JSON records of objects:

┄┄┄┄┄┄

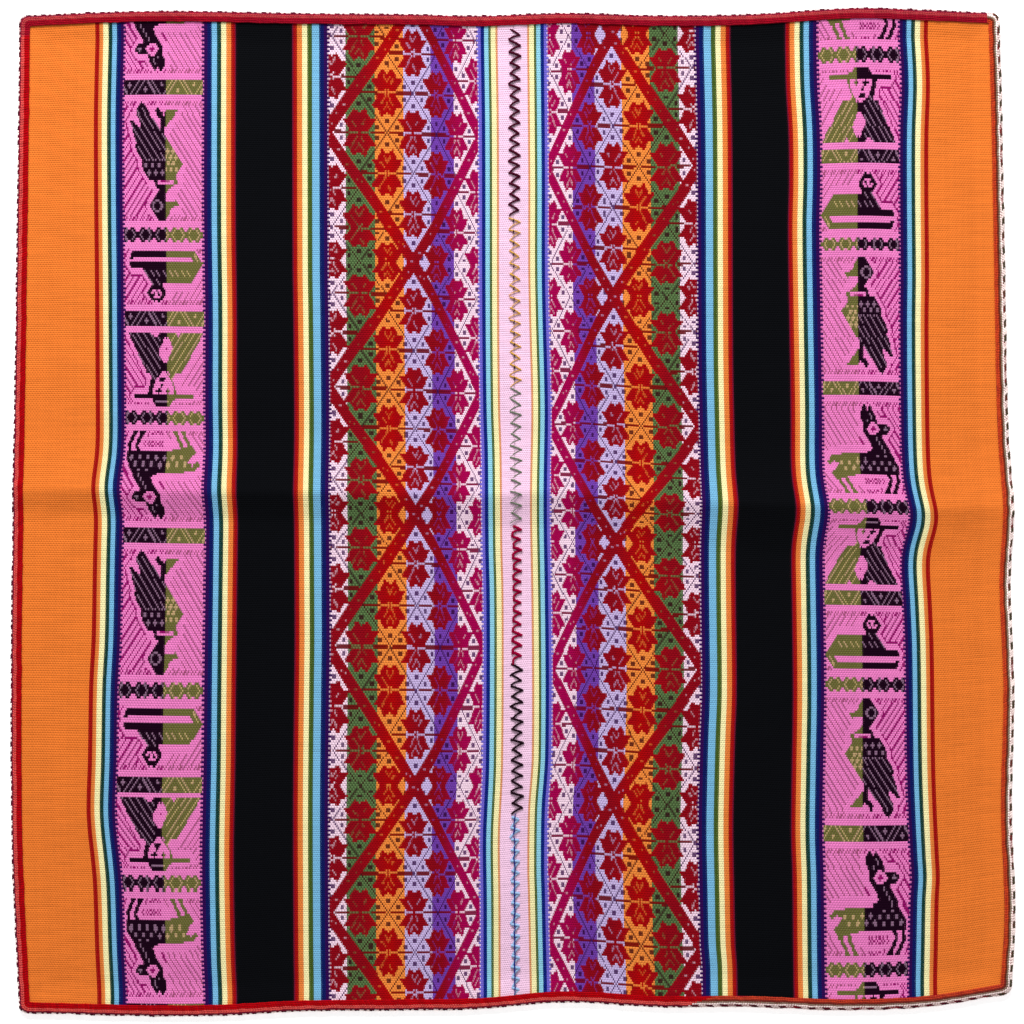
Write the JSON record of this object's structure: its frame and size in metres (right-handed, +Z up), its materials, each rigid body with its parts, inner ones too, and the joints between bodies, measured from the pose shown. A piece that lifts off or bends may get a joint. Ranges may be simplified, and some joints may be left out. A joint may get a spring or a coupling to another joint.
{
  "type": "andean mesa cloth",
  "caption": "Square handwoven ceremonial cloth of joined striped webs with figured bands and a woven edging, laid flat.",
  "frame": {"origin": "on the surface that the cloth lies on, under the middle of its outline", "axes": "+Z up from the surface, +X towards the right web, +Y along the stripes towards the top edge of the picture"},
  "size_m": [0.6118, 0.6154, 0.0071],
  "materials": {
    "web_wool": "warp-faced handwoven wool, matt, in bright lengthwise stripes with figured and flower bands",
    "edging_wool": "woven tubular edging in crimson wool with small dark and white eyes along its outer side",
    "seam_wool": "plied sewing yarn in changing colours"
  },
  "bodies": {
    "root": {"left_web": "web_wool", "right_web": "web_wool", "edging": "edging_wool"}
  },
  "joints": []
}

┄┄┄┄┄┄

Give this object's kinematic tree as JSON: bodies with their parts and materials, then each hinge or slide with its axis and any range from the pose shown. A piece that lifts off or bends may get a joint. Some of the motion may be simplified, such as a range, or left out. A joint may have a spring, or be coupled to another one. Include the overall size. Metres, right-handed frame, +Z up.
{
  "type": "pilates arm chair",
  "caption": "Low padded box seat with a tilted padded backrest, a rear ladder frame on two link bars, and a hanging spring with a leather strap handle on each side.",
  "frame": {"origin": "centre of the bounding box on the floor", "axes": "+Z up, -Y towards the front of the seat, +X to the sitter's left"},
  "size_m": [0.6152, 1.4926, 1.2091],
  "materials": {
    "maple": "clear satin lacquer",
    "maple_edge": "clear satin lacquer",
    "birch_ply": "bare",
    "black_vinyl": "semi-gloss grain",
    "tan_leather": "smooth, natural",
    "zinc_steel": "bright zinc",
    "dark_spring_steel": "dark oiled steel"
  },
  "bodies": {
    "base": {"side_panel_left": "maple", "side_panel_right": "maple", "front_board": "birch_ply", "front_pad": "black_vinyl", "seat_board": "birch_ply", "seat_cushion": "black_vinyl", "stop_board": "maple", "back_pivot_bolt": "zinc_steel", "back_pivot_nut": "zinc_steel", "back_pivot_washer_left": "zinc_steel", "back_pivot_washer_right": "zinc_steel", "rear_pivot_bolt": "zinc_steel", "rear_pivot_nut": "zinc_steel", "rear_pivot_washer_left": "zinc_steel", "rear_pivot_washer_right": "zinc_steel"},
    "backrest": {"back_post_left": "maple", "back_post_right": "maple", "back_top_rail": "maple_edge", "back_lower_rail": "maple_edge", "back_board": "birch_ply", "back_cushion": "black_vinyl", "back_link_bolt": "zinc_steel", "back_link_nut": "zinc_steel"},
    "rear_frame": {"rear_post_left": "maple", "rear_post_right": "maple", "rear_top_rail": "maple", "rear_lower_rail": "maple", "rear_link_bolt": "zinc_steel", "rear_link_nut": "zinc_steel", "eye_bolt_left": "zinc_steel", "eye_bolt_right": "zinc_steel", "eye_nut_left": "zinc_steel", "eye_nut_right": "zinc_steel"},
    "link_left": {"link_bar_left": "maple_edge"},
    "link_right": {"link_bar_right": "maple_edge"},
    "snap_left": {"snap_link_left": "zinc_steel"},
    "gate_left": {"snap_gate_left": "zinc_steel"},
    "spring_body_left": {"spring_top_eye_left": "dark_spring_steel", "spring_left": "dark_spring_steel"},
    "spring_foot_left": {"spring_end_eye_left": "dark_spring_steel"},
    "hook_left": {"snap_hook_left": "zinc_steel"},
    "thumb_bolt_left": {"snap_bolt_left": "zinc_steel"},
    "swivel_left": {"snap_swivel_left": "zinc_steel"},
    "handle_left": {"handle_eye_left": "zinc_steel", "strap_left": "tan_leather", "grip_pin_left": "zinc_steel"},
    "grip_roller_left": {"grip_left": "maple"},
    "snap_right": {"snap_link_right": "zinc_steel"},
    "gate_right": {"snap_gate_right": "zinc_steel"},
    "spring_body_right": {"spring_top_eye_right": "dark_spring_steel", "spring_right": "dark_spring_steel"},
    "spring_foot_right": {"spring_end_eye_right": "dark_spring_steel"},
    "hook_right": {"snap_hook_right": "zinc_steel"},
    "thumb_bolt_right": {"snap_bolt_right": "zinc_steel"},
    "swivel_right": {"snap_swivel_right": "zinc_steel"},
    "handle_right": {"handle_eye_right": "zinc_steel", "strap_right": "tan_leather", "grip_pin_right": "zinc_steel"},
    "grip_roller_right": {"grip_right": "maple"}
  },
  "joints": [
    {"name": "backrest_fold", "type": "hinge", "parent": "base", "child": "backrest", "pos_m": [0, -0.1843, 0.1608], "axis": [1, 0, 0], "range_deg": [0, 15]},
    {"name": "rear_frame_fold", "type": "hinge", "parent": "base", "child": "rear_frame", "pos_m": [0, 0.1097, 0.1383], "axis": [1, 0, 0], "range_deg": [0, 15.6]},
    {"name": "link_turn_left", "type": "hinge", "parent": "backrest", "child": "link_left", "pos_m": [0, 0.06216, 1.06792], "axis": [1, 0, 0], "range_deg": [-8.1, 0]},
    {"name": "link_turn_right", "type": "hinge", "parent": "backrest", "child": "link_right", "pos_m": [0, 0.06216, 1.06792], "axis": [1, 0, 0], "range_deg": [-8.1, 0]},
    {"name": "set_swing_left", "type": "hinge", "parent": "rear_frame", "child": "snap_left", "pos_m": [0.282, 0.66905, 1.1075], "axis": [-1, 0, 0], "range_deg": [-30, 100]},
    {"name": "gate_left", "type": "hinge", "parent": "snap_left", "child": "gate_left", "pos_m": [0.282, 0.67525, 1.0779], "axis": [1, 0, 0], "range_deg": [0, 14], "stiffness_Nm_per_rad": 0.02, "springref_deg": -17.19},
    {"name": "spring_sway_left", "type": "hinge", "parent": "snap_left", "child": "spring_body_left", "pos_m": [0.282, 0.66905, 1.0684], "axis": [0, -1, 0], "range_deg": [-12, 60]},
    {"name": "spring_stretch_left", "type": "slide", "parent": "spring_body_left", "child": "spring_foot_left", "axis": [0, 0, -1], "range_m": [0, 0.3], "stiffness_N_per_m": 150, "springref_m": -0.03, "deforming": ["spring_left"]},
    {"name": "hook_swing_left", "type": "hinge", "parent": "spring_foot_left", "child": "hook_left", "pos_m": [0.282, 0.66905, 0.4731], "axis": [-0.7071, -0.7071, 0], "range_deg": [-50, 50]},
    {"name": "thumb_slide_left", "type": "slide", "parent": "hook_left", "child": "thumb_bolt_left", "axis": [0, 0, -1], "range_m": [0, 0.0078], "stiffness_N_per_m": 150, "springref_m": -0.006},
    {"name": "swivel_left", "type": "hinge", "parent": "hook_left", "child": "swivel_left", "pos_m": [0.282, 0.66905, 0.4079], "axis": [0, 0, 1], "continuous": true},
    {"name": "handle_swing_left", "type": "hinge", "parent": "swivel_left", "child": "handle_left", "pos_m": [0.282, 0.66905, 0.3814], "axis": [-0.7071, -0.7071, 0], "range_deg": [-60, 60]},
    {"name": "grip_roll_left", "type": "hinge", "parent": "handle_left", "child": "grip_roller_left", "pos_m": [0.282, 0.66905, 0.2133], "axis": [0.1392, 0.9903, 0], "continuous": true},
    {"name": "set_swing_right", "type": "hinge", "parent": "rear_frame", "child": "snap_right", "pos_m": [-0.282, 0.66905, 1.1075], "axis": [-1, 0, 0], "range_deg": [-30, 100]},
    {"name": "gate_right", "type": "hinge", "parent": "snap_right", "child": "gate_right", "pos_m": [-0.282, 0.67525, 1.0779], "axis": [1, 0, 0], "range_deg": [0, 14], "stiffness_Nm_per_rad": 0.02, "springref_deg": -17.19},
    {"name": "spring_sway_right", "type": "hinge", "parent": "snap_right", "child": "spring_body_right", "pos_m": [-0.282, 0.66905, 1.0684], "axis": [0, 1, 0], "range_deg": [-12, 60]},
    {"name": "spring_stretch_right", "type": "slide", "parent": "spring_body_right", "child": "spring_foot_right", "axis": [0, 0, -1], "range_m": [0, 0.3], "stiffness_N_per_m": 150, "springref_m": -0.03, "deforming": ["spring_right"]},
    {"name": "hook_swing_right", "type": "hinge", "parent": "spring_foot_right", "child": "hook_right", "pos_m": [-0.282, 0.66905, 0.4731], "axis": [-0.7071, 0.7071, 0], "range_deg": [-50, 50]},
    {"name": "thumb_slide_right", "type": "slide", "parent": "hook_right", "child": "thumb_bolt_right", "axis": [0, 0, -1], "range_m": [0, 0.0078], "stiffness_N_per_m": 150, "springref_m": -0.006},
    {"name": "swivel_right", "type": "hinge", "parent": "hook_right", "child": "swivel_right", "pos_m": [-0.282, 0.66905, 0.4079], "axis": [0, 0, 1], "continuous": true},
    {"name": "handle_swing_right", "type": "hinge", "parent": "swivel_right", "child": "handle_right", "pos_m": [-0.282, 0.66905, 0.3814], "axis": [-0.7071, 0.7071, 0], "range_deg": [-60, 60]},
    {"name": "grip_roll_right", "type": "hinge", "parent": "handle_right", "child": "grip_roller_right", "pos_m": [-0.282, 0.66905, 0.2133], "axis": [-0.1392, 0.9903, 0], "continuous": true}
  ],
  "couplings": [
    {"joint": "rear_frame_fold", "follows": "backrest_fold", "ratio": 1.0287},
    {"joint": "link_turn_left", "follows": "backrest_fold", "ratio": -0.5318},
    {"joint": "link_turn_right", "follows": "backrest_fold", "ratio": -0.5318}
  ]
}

┄┄┄┄┄┄

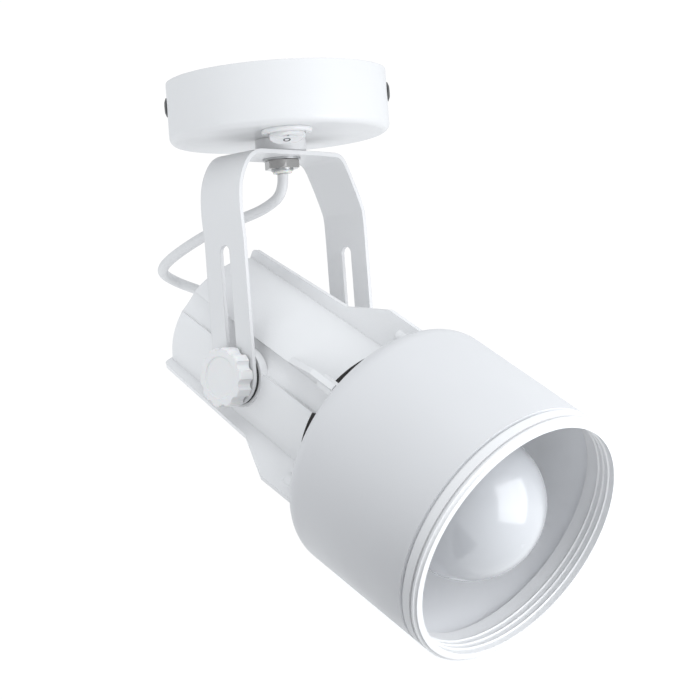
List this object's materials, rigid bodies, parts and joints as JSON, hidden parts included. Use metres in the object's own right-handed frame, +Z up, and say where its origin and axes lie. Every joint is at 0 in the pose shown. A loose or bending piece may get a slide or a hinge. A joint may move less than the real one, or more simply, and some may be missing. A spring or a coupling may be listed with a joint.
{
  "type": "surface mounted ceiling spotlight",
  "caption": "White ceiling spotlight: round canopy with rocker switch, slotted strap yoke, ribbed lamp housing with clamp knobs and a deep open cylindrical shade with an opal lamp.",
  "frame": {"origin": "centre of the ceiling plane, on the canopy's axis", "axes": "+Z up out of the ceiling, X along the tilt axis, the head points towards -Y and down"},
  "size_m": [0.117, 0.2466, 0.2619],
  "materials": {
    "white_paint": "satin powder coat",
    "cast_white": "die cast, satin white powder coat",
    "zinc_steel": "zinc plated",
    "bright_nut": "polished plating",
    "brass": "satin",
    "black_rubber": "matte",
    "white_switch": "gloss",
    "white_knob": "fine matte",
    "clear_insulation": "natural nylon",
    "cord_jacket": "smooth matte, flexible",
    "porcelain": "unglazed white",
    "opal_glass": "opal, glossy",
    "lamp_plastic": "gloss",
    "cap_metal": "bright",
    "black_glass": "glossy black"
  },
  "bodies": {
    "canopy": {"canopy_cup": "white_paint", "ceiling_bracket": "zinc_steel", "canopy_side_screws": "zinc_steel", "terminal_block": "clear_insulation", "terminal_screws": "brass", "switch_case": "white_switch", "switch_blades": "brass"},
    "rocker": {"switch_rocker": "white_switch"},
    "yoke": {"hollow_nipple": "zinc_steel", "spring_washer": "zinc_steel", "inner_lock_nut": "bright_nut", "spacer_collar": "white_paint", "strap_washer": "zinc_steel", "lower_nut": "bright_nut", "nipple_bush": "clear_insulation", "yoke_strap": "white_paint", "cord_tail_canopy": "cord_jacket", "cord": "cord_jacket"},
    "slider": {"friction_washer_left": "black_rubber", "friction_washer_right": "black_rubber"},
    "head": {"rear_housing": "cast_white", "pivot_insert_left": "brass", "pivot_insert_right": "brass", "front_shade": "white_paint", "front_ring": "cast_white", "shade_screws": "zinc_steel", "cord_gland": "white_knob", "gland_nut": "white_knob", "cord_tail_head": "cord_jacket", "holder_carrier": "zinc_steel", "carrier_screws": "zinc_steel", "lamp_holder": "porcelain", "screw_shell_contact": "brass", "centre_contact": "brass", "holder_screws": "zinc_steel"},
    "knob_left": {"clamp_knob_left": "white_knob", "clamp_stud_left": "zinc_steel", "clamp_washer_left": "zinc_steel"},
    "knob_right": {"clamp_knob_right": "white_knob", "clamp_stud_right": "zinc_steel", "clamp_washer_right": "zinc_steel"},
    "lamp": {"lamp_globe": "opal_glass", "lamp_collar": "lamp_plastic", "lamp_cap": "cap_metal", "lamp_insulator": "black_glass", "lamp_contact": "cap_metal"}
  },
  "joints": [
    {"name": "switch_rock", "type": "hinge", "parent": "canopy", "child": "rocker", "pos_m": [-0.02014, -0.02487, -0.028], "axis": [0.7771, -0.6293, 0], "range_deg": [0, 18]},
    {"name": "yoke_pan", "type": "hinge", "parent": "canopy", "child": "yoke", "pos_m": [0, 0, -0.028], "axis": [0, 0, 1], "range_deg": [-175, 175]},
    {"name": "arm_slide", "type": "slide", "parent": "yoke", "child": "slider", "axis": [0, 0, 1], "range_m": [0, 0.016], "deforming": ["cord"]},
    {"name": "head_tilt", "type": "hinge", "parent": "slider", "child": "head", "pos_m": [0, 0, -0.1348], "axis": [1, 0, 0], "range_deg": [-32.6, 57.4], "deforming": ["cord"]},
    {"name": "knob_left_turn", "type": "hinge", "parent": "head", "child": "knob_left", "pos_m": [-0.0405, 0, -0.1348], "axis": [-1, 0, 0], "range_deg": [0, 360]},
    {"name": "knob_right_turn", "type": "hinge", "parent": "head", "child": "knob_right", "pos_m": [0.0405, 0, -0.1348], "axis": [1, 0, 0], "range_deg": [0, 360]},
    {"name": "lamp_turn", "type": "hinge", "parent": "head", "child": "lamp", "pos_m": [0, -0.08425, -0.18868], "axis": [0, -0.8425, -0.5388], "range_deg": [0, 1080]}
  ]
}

┄┄┄┄┄┄

WHAT TO PRODUCE: Pull out every line above that holds the word "shown".

EXERCISE SOLUTION:
Write the JSON record of this object's structure: its frame and size in metres (right-handed, +Z up), its materials, each rigid body with its parts, inner ones too, and the joints between bodies, measured from the pose shown. A piece that lifts off or bends may get a joint. Ranges may be simplified, and some joints may be left out. A joint may get a spring or a coupling to another joint.
Give this object's kinematic tree as JSON: bodies with their parts and materials, then each hinge or slide with its axis and any range from the pose shown. A piece that lifts off or bends may get a joint. Some of the motion may be simplified, such as a range, or left out. A joint may have a spring, or be coupled to another one. Include the overall size. Metres, right-handed frame, +Z up.
List this object's materials, rigid bodies, parts and joints as JSON, hidden parts included. Use metres in the object's own right-handed frame, +Z up, and say where its origin and axes lie. Every joint is at 0 in the pose shown. A loose or bending piece may get a slide or a hinge. A joint may move less than the real one, or more simply, and some may be missing. A spring or a coupling may be listed with a joint.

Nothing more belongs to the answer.